When the Virginia General Assembly passes for the second time a bill that not only does not correct the injustices already being suffered by gay and lesbian people in the state of Virginia but in fact makes the injustices even greater, the General Assembly is in direct and flagrant violation of the spirit of Christ’s words, feed my people. When we live in a world with the extremes of wealth and poverty as we do, and those extremes keep getting worse and worse, larger and larger, we live our lives every day in direct and flagrant violation of the spirit of Christ’s words, feed my people. I’m not going to say again that I know what Jesus really meant to say—don’t want to press my luck; I might get struck by lightening—but I will say that what I hear him saying is not just feed my people, like take up a collection, which again is a fine and important thing to do. It also has for me the meaning of see that my people are fed, and don’t stop until my people are fed to the point where there is no longer any such thing as hunger or malnutrition or deficits of dignity. We do both. We try to offer food to the needy. We also attend to the much harder, impossible, yet necessary task of seeing that God’s people are fed. That anyway is how I hear Jesus.
But I do also hear the words Jesus says as being about me and being addressed to me. In the larger sweep of Christ’s love I am included in the people he refers to as “my people”. When he says feed my people he means me also. He means for me to be one of the people doing the feeding. You, Jim Bundy, feed my people. He also means that I am among those in need of feeding. You, whoever you may be, feed my people, such as Jim Bundy. In fact if feeding others means feeding people of privilege, such as myself, too, then the only way I can really think about what it would mean for me to feed others in that way is to try to think about the ways in which I need feeding. It’s a difficult and yet compelling question for me, and it’s one of the reasons I decided to focus my remarks around these words of Jesus. I read them—it’s the lectionary text for today—read them and wondered what that means for me. What is it that I need to nourish my soul?
For me, that’s not such an easy question to answer. As is so often the case, it’s easier to say some things that do not nourish my soul maybe than what does. This last week there was a national turn-off-the-TV day—or was it a week—I just happened to hear about it sort of sideways. Anyway, that’s an easy one. Television is something that does not nourish my soul. It’s not that I never watch it. And I won’t say it has never fed me. But it’s rare. The news doesn’t feed me, whether it comes in print, all folded and organized, or from people on TV with clear voices, sprayed hair, and wrinkle free clothing. I feel somehow like I need it, but the news doesn’t feed me.

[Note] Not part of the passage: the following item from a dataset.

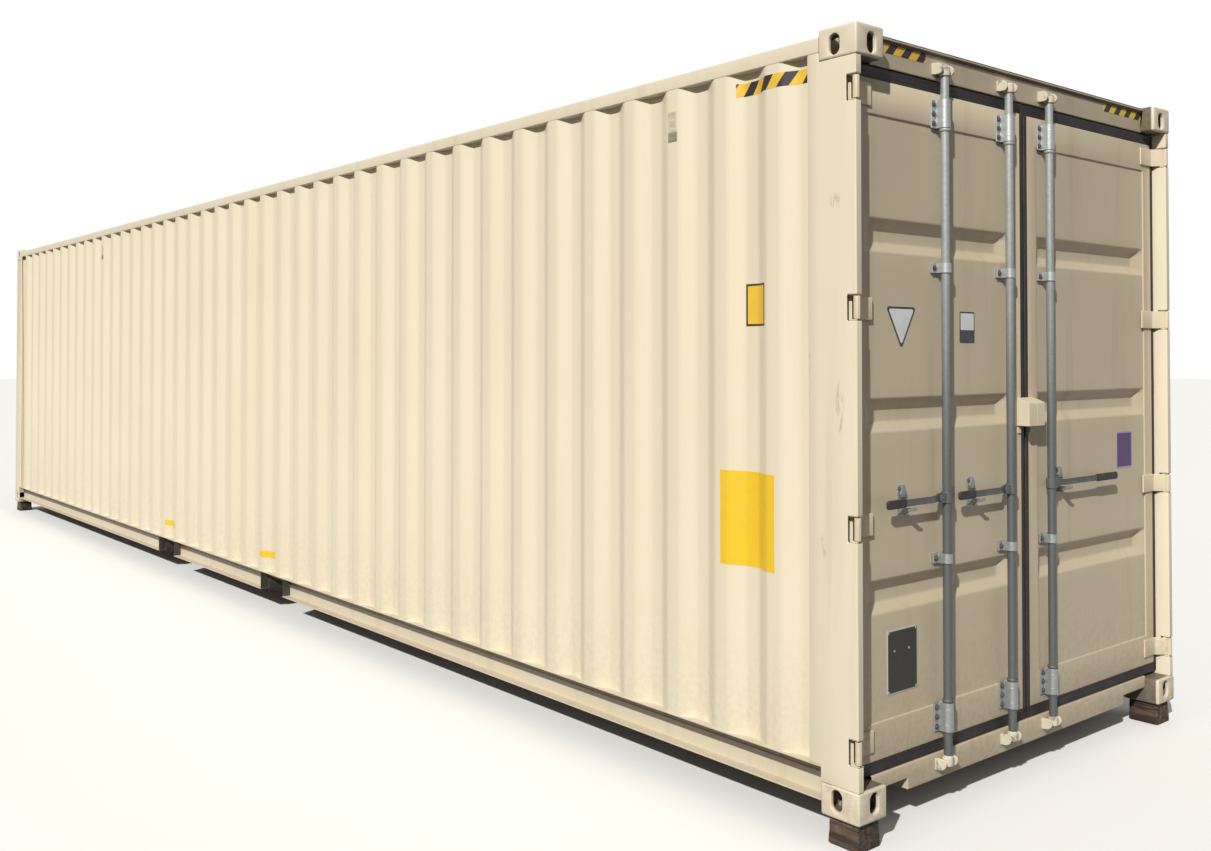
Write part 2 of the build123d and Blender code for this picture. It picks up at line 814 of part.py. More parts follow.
def lock_box():
    """The half of the lock box on the +Y door, with a sloped top, open below and at the seam."""
    front = leaf_front + box_reach
    outer = [(leaf_front, box_foot), (front, box_foot), (front, box_head - box_slope), (leaf_front, box_head)]
    inner = [(leaf_front - past, box_foot - past), (front - box_sheet, box_foot - past),
             (front - box_sheet, box_head - box_slope - box_sheet), (leaf_front - past, box_head - box_sheet)]
    return along_y(outer, leaf_middle, box_half) - along_y(inner, leaf_middle - past, box_half - box_sheet)


def ventilators():
    """Small pressed covers high on both side walls, each on a raised face of the wall."""
    pieces = []
    middle = rail_foot - vent_top_gap - vent_height / 2
    for rib in vent_ribs:
        x = post_back - rib_face / 2 - (rib + 0.5) * rib_pitch
        cover = Box(vent_width, vent_depth, vent_height)
        cover = chamfer(cover.faces().sort_by(Axis.Y)[-1].edges(), vent_edge)
        cover = Pos(x, wall_outer + vent_depth / 2, middle) * cover
        pieces += [cover, other_side(cover)]
    return pieces


os.makedirs("parts", exist_ok=True)

write("corner_blocks", *corner_blocks())
write("bottom_castings", *four_corners(casting(True)))
top_casting = Pos(0, 0, height) * mirror(casting(False), about=Plane.XY)
write("top_castings", *four_corners(top_casting))
for side_name, place in (("right", lambda s: s), ("left", other_side)):
    write(side_name + "_door_post", place(door_post()))
    write(side_name + "_hinge_lugs", *[place(p) for p in hinge_lugs()])
    write(side_name + "_front_post", place(front_post()))
    write(side_name + "_top_rail", place(top_rail()))
    write(side_name + "_bottom_rail", *[place(p) for p in bottom_rail()])
    write(side_name + "_side_wall", place(side_wall()))
    write(side_name + "_door_frame", place(leaf_frame()))
    write(side_name + "_door_panel", place(leaf_panel()))
    write(side_name + "_hinge_blades", *[place(p) for p in hinge_blades()])
    write(side_name + "_lock_box", place(lock_box()))
write("right_door_gasket", leaf_gasket(0))
write("left_door_gasket", other_side(leaf_gasket(gasket_seam)))
write("front_wall", front_wall())
write("roof", roof())
write("door_header", door_header())
write("door_sill", door_sill())
write("front_top_rail", front_top_rail())
write("front_bottom_rail", front_bottom_rail())
write("gooseneck_tunnel", tunnel())
write("cross_members", *cross_members())
write("fork_pockets", *fork_pockets())
write("floor_boards", *floor_boards())
write("ventilators", *ventilators())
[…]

Books—now we’re getting warm—some books feed me. Not all. Not many really, since feeding is different from being useful, entertaining or informative. But some books do feed me, and I think it is when an author has been able to let me know that there is someone out there who has also felt something important that I have felt, has seen something I have seen, understood something in a way that I have understood it, dreamed something I have dreamed, expressed something that I have wanted to express if only I had known how. There is some connectedness there between two people who don’t know each other, may or may not have a lot in common, may or may not even like each other if we were to actually meet. The author has fed me because she or he has managed to overcome the distance between us and let me know that at some significant level we are connected.

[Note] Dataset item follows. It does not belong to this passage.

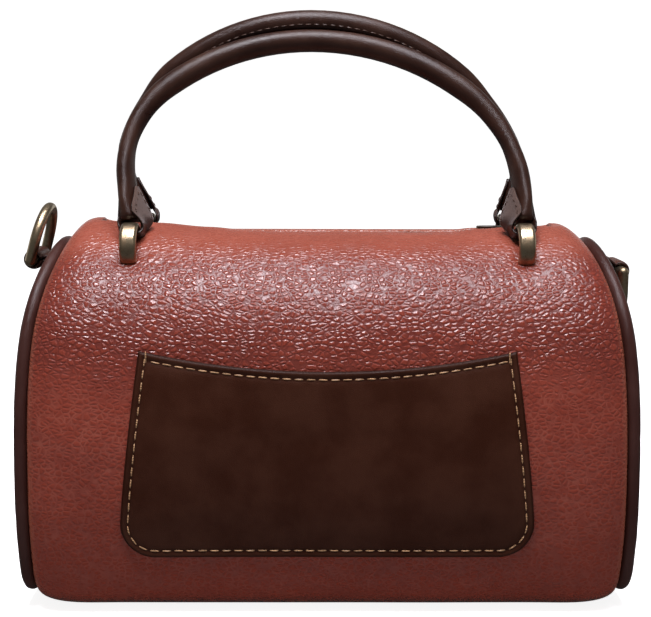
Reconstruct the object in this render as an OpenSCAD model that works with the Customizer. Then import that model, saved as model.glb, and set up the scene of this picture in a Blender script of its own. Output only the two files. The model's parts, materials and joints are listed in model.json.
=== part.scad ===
// Barrel bag: a rounded leather body between two end panels, with a zip along the top,
// a slip pocket on the front, two rolled handles on brass rings and a strap ring at each end.
// X runs along the bag, Y from front to back, Z up. The origin is under the middle of the bag,
// on the surface that it stands on.

/* [Body] */
// Length of the bag between its two end seams
body_len = 248; // [220:1:300]
// Height of the leather body
body_h = 156; // [140:1:190]
// Depth of the body at its belly, the widest level
body_d = 128; // [120:1:150]
// How far each side draws in from the belly to the rounded top
side_taper = 6; // [2:0.5:12]
// Height of the belly
belly_z = 48; // [42:1:60]
// Radius of the front and back below the belly
lower_r = 124; // [80:1:160]
// Radius of the edge where the bottom starts
corner_r = 21; // [14:1:28]
// Thickness of the padded leather wall
wall = 2.4; // [1.6:0.1:3]
// How far each end leans in at the top
top_lean = 14; // [4:1:18]
// How far each end leans in at the bottom
bottom_lean = 1; // [0:0.5:6]
// Length of the rounded rim beside each end seam
rim_len = 12; // [8:1:20]
// How far the rounded rim drops to the seam
rim_drop = 7; // [4:0.5:9]

/* [End panels and binding] */
// Thickness of the end panel
panel_t = 2.2; // [1.6:0.1:3]
// Thickness of the stiffener behind the end panel
stiffener_t = 1.2; // [0.8:0.1:2]
// Width of the stiffener's margin inside the end panel's edge
stiffener_margin = 2; // [1:0.5:6]
// Radius of the rolled binding
binding_r = 2.8; // [2.2:0.1:3.4]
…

That’s how I’m thinking about feeding today. That it has something to do, a lot to do, with connectedness. Janet Legro, who many of you know, UCC minister in Green County, Janet and I and another minister get together on a regular basis. This last week Janet was relating a story to us, the details of which I don’t remember, but it was about a young woman, a college student who had been found dead in her dorm room after having been dead for several days without anyone missing her. Her death was listed by the police as an unattended death, meaning that they had ruled out homicide, but didn’t know whether it was the result of a heart attack or some other physical calamity or whether she had taken her own life. Janet was telling us this because the phrase unattended death had struck her and stuck with her, especially because of the circumstances of the person not being missed for several days. An unattended death with the suggestion of unattended living, even though the young woman was enrolled in classes and lived in a dorm and so forth.

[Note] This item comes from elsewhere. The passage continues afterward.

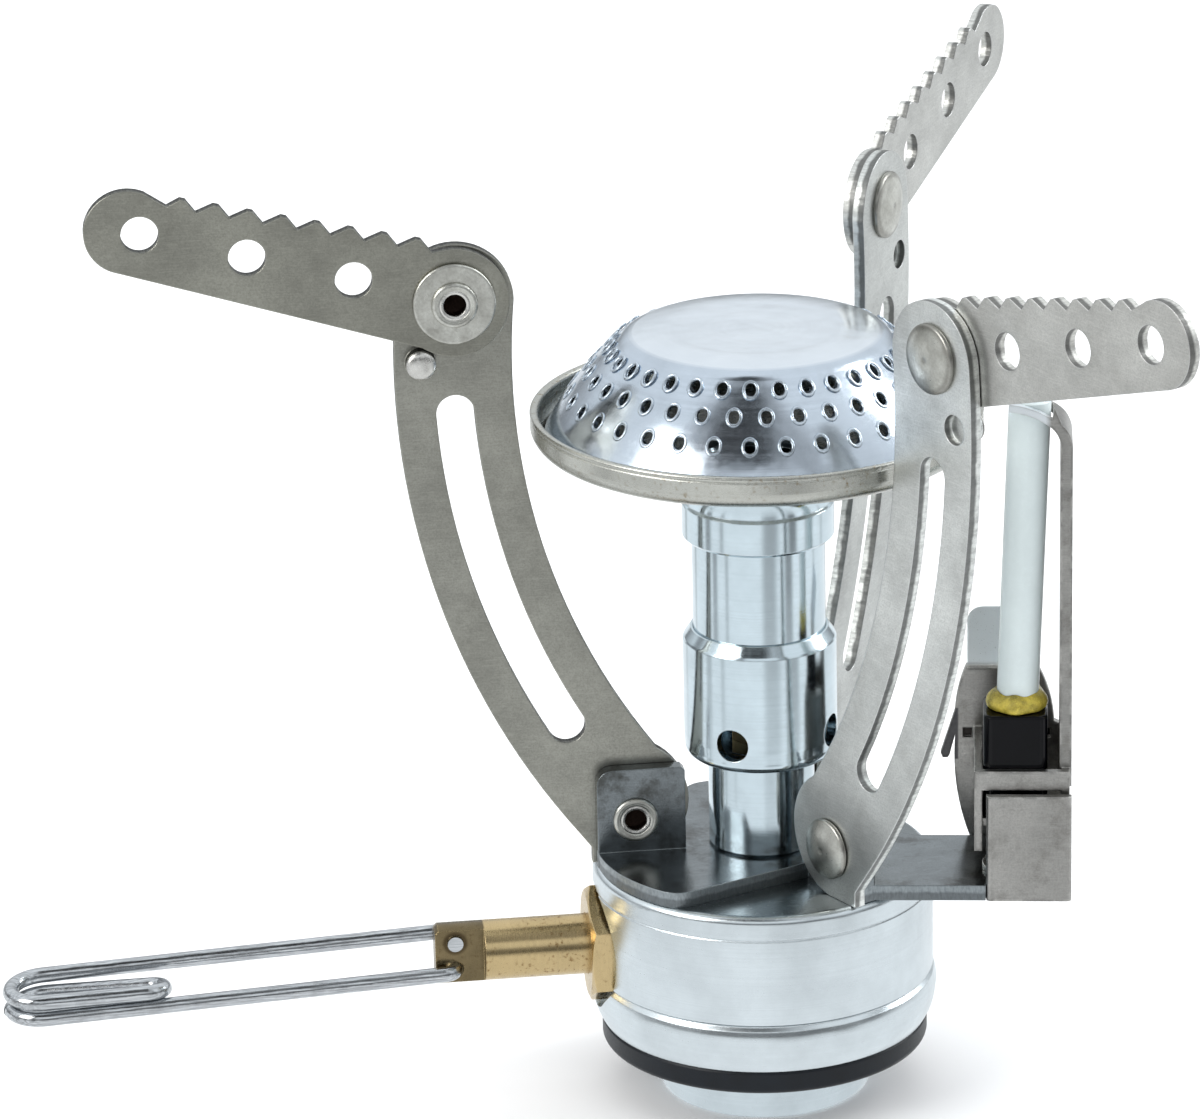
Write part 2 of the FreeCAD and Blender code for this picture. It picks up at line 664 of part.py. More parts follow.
def back_plate():
    """Rounded shield behind the module, with two pressed notches and a thumb tab leaning back."""
    shield = outline(
        (22.4, 23.4),
        ((20.0, 30.5), (19.7, 37.7)),
        ((19.9, 42.0), (20.8, 44.9)),
        (28.0, 44.9),
        ((29.2, 42.0), (29.7, 38.9)),
        (SADDLE_R[1], LIP_Z[1]),
        (SADDLE_R[1], SHELF_Z),
        ((30.3, 28.0), (28.6, 23.4)),
    )
    back = (SADDLE_T[1] - SHEET, SADDLE_T[1])
    sheet = plate(shield, *back)
    notches = [block((r, r + 0.9), (back[0] - 1, back[0] + NOTCH_DEPTH), (37.1, 38.1)) for r in (20.5, 28.4)]
    sheet = sheet.cut(notches)
    tab = block((20.9, 27.8), (0, SHEET), (-0.2, TAB_LENGTH))
    tab = round_edges(tab, 1.6, lambda m, e: abs(m.z - TAB_LENGTH) < 0.01 and abs(m.y - SHEET / 2) < 0.01)
    tab.rotate(Vector(0, 0, 0), Vector(1, 0, 0), -40)
    tab.translate(Vector(0, back[0], 44.75))
    finger = outline((20.5, 40.7), (19.9, 40.8), (18.2, 35.4), (18.4, 34.9), (18.9, 34.9), (19.1, 35.2))
    return sheet.fuse([tab, plate(finger, *back)])


def guard_strip():
    """Strip up the outside of the ceramic tube, forked over its end, with a pointed spur."""
    inner, outer = GUARD_R
    band = outline(
        (inner, LIP_Z[0]),
        (outer, LIP_Z[0]),
        (outer, 71.6),
        ((30.75, 73.65), (29.5, 74.75)),
        (28.0, 75.6),
        ((26.5, 76.1), (25.0, 76.35)),
        (25.0, 75.6),
        ((26.35, 75.35), (27.7, 74.9)),
        (29.0, 74.1),
        ((29.85, 73.1), (inner, 71.5)),
    )
    spur = outline((29.2, 74.4), (30.4, 73.8), (29.5, 76.0))
    half = CERAMIC_R + 0.15
    fork = block((24, 29.4), (MODULE_AXIS[1] - half, MODULE_AXIS[1] + half), (72, 78))
    guard = plate(band, *GUARD_T).fuse(plate(spur, GUARD_T[0], GUARD_T[0] + SHEET / 2))
    return guard.cut(fork)


def make_igniter_saddle():
    """Sliding carrier: shield, two side walls, front lip, shelf for the module, and guard strip."""
    left = (SADDLE_R[0], SADDLE_R[0] + SHEET)
    right = (SADDLE_R[1] - SHEET, SADDLE_R[1])
    back = SADDLE_T[1] - SHEET
    walls = [
        block(left, (SADDLE_T[0], back), (29.8, LIP_Z[1])),
        block(right, (SADDLE_T[0], back), (SHELF_Z - SHEET, LIP_Z[1])),
        block(SADDLE_R, (SADDLE_T[0], SADDLE_T[0] + SHEET), LIP_Z),
        block((left[1], right[0]), (SADDLE_T[0] + SHEET, back), (SHELF_Z - SHEET, SHELF_Z)),
        guard_strip(),
    ]
    saddle = back_plate().fuse(walls)
    post_hole = rod(PLUNGER_R + 0.15, 3, (*MODULE_AXIS, SHELF_Z - 2), (0, 0, 1))
    return igniter_place(saddle.cut(post_hole).removeSplitter())


def make_piezo_module():
    """Moulded block with the plunger's bore from below."""
    block_shape = block(MODULE_R, MODULE_T, (SHELF_Z, MODULE_TOP))
    block_shape = round_edges(block_shape, 0.9, lambda m, e: is_upright(e))
    block_shape = round_edges(block_shape, 0.3, lambda m, e: abs(m.z - MODULE_TOP) < 0.01)
    bore = rod(PLUNGER_R + RUNNING_GAP, 6.5, (*MODULE_AXIS, SHELF_Z), (0, 0, 1))
    return igniter_place(block_shape.cut(bore))


def leaning(shape):
    """Copy of a shape on the Z axis, stood on the module's top with the tube's lean."""
    copy = shape.copy()
    copy.rotate(Vector(0, 0, 0), Vector(0, 1, 0), TUBE_LEAN)
    copy.translate(Vector(TUBE_FOOT, MODULE_AXIS[1], MODULE_TOP + 0.1))
    return igniter_place(copy)


def make_potting_ring():
    """Bead of potting round the foot of the ceramic tube."""
    ring = lathe(
        (CERAMIC_R, 0.02),
        (3.0, 0.02),
        ((3.12, 0.5), (2.9, 1.0)),
        ((2.65, 1.45), (2.35, 1.7)),
        (CERAMIC_R, 1.75),
    )
    return leaning(ring)


def make_ceramic_tube():
    """Glazed ceramic insulator."""
    length = CERAMIC_TOP - MODULE_TOP
    tube = lathe(
        (0.7, 0.02),
        (CERAMIC_R, 0.02),
        (CERAMIC_R, length - 0.25),
        (CERAMIC_R - 0.25, length),
        (0.7, length),
    )
    return leaning(tube)


def make_electrode():
    """Wire electrode, standing just out of the ceramic tube."""
    length = CERAMIC_TOP - MODULE_TOP
    tip = length + 0.6
    return leaning(lathe((0, 0.3), (0.65, 0.3), (0.65, tip - 0.3), (0.4, tip), (0, tip)))


def make_plunger():
    """Fixed striker post that the module slides down on."""
    floor = BODY_TOP + PLATE_THICK
    foot = 3.3
    post = lathe(
        (0, floor),
        (foot, floor),
        (foot, floor + 0.5),
        (PLUNGER_R, floor + 0.5),
        (PLUNGER_R, 36.0),
        (0, 36.0),
    )
    post.translate(Vector(*MODULE_AXIS, 0))
    return igniter_place(post)


def make_return_spring():
    """Coil spring between the post's foot and the saddle's shelf."""
    wire_r = 0.25
    coil_r = PLUNGER_R + 0.65
    low = BODY_TOP + PLATE_THICK + 0.5 + wire_r + 0.02
    high = SHELF_Z - SHEET - wire_r - 0.02
    turns = 5
    helix = Part.makeHelix((high - low) / turns, high - low, coil_r)
    section = Part.Wire(Part.makeCircle(wire_r, Vector(coil_r, 0, 0), Vector(0, 1, 0)))
    spring = Part.Wire(helix.Edges).makePipeShell([section], True, True)
    spring.translate(Vector(*MODULE_AXIS, low))
    return igniter_place(spring)


# ---- every node -----------------------------------------------------------------------------------
def all_nodes():
    """Node names and their solids."""
    nodes = {
        "valve_body": make_valve_body(),
        "thread_collar": make_thread_collar(),
        "base_ring": make_base_ring(),
        "inlet_gasket": make_inlet_gasket(),
        "depressor_pin": make_depressor_pin(),
        "inlet_filter": make_inlet_filter(),
        "gland_nut": make_gland_nut(),
        "spindle": make_spindle(),
        "handle_wire": make_handle_wire(),
        "spindle_seal": make_spindle_seal(),
        "needle": make_needle(),
        "jet_holder": make_jet_holder(),
        "jet": make_jet(),
        "mixing_sleeve": make_mixing_sleeve(),
        "burner_tube": make_burner_tube(),
        "tube_collar": make_tube_collar(),
        "burner_pan": make_burner_pan(),
        "burner_cap": make_burner_cap(),
        "base_bracket": make_base_bracket(),
        "igniter_housing": make_igniter_housing(),
        "igniter_saddle": make_igniter_saddle(),
        "piezo_module": make_piezo_module(),
        "potting_ring": make_potting_ring(),
        "ceramic_tube": make_ceramic_tube(),
        "electrode": make_electrode(),
        "piezo_plunger": make_plunger(),
        "return_spring": make_return_spring(),
    }
    arm_parts = {
        "lower_arm": make_lower_arm(),
        "toothed_arm": make_toothed_arm(),
        "base_rivet": make_rivet(BASE_PIVOT, 3.1, ARM_V[0] - 0.1, TAB_V[1]),
        "pivot_rivet": make_rivet(TOP_PIVOT, 3.45, ARM_V[0], WASHER_V[1]),
        "pivot_washer": make_washer(),
    }
    for number, angle in enumerate(ARM_ANGLES, start=1):
        for name, shape in arm_parts.items():
            nodes[f"{name}_{number}"] = turned(shape, angle)
    return nodes


def as_solid(shape):
    """The shape's solids, without any wrapping compound when there is only one."""
    solids = shape.Solids
    return solids[0] if len(solids) == 1 else Part.makeCompound(solids)


for node_name, node_shape in all_nodes().items():
    solid = as_solid(node_shape)
    solid.exportStep("parts/" + node_name + ".step")
    print(f"{node_name:18s} {len(node_shape.Solids)} solid {solid.Volume:9.2f} mm3 valid {solid.isValid()}")
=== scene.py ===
import math

import bpy
import numpy as np
from mathutils import Matrix, Vector


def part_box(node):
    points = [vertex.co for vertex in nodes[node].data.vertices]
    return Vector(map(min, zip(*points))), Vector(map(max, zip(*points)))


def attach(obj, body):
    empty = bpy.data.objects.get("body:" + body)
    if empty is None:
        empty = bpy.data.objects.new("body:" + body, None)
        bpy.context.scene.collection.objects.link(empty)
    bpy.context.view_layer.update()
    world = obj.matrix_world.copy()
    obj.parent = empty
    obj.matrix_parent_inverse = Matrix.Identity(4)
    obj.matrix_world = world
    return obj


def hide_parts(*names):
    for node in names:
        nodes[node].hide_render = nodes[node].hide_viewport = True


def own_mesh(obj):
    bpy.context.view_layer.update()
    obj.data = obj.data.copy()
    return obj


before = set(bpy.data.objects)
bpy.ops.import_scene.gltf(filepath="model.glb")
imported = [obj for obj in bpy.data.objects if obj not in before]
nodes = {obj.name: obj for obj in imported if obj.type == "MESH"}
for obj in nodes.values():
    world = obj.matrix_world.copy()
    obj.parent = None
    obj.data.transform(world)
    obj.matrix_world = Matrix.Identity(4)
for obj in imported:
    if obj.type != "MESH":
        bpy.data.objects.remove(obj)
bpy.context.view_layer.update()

MM = 0.001

# Places on the stove in millimetres. An arm's own frame has u outwards, v across the arm and z up.
SPINDLE_Z = 16.2
TONGUE_X = -28.8
PIN_X, PIN_Z = -31.85, 17.65
BODY_TOP = 24.9
PLATE_TOP = 26.5
CROWN_Z = 81.0
ARM_ANGLES = {1: 180.0, 2: -61.2, 3: 58.1}
BASE_PIVOT = (13.1, 30.0)
TOP_PIVOT = (30.0, 85.7)
BASE_TAIL_V = 1.3
TOP_TAIL_V = 1.6
RIVET_HOLLOW_R = 1.4
HEAD_V = -1.15
LOWER_ARM_V = (-1.5, -0.3)
TOOTHED_ARM_V = (-0.2, 1.0)
STOP_BOSS = (33.4, 79.4)
IGNITER_ANGLE = -10.0
THUMB_TAB_Z = 45.0
NOTCH_R = (20.5, 28.4)
NOTCH_WIDTH = 0.9
NOTCH_Z = (37.1, 38.1)
FINGER_R = (17.9, 19.9)
FINGER_Z = (34.8, 40.2)

# Edges that turn by more than this stay sharp.
PIECE_SHARP = math.radians(38)
NODE_SHARP = math.radians(32)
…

I believe when Jesus says “feed my people”, he is calling us to an attended living way of life. It’s not so much about meeting needs in any simple sense, as in when a person is hungry and you meet their need by giving them food—that kind of feeding. Sometimes we can do that. Sometimes we should do that. But that’s not all there is to it. Sometimes it is not within our power to feed in that way, to satisfy a hunger or meet some need. Sometimes all we can do is share it. Sometimes it is most important thing we can do.
We can’t take away the loneliness another person may feel; we can occupy that space with them, share our own loneliness with them. We can’t very often take away the grief another person may feel. In my experience that doesn’t work very well, and if someone is obviously trying to cheer me up, it usually just makes me resolve not to be cheered up. We can share our various griefs with one another. Sometimes what feeds us is paradoxically being filled with a hunger for things that are worth being hungry for. We can only pray to be hungry for justice, hungry for peace, hungry for a beloved community, hungry for God. We can only pray for companions who share that hunger with us. That is some of what feeds me. I think it may be what Jesus meant by feeding.
Of course we are limited in this kind of feeding too. For one thing we are going to fail as human beings do, for no particular reason other than not being sufficiently thoughtful or attentive. And we can’t attend to everyone, everywhere, all the time. There’s just too much attending to be done, and the attending we are able to do will seem small. And sometimes we need to attend to ourselves, otherwise we won’t be able to attend to anyone else. All that is true. But even with all the disclaimers and qualifications, Jesus’ words continue to address us: feed my people, tend my people, let your living be an attended living. It is not a command so much as it is a promise of a blessing that awaits us. Amen.